Sketch of proof of Proposition: The product space ΩI is the space of all functions ω from I to Ω, with the product measure PI generated by the product measures of cylinder sets. The cylinder sets are product sets of the form A = ∏i∈IAi such that there is a finite J ⊆ I such that Ai = Ω for i ∉ J, and the product measure of A is defined to be ∏i∈JP(Ai).
First I will show that there is an extension Q of PI such that Q(H)=0 (an extension of a measure is a measure on a larger σ-algebra that agrees with the original measure on the smaller σ-algebra). Any PI-measurable subset of H will then have Q measure zero, and hence will have PI-measure zero since Q extends PI.
Let Q1 be the restriction of P to Ω − N (this is still normalized to 1 as N is a null set). Let Q1I be the product measure on (Ω − N)I. Let Q be a measure on Ω defined by Q(A)=Q1I(A ∩ ΩN). Consider a cylinder set A = ∏i∈IAi where there is a finite J ⊆ I such that Ai = Ω whenever i ∉ J. Then
Q(A)=∏i∈JQ1(Ai − N)=∏i∈JP(Ai − N)=∏i∈JP(Ai)=PN(A).
Since PN and Q agree on cylinder sets, by the definition of the product measure, Q is an extension of PN.
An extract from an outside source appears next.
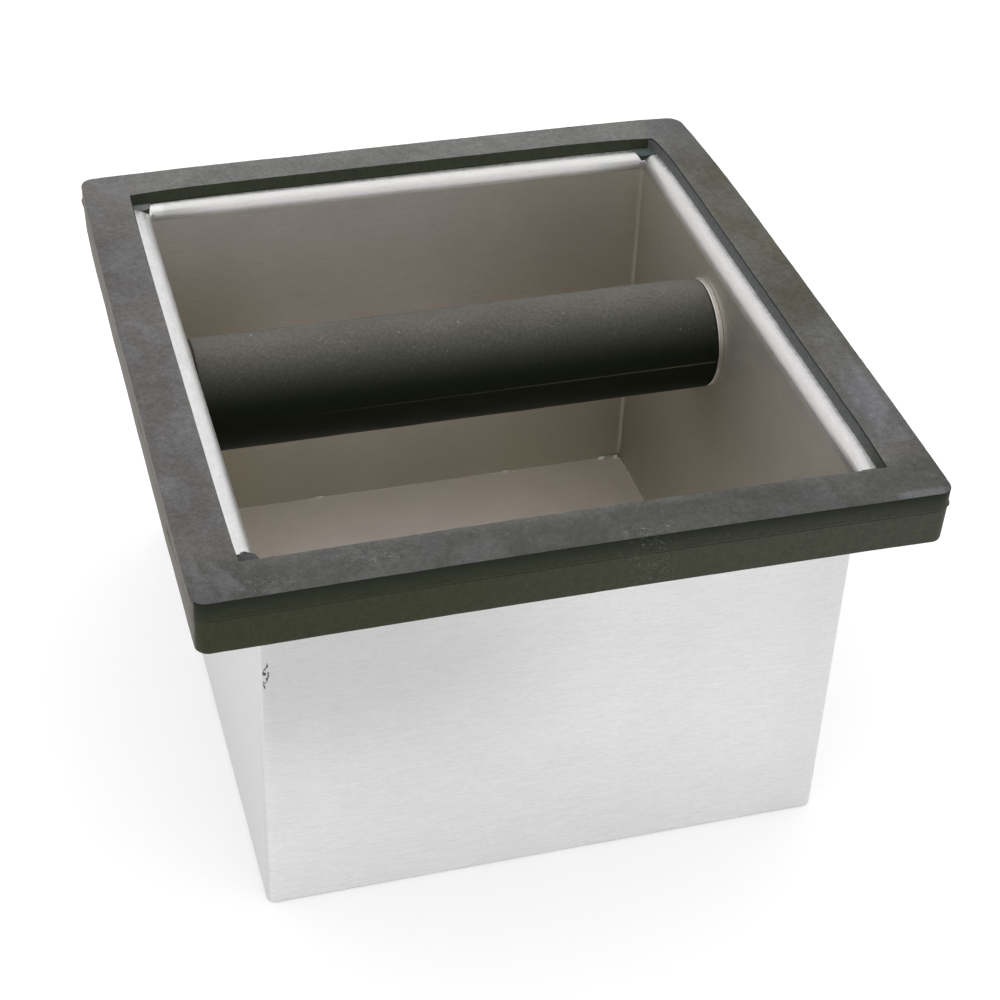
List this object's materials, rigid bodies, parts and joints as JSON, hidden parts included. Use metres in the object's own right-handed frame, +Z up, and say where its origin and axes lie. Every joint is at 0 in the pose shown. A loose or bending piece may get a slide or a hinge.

To show that H is saturated nonmeasurable, we now only need to show that any PI-measurable set in the complement of H must have probability zero. Let A be any PI-measurable set in the complement of H. Then A is of the form {ω ∈ ΩI : F(ω)}, where F(ω) is a condition involving only coordinates of ω numbered by a fixed countable set of indices from I (i.e., there is a countable subset J of I and a subset B of ΩJ such that F(ω) if and only if ω|J is a member of B, where ω|J is the restriction of ω to J). But no such condition can exclude the possibility that a coordinate of Ω outside that countable set is in H, unless the condition is entirely unsatisfiable, and hence no such set A lies in the complement of H, unless the set is empty. And that’s all we need to show.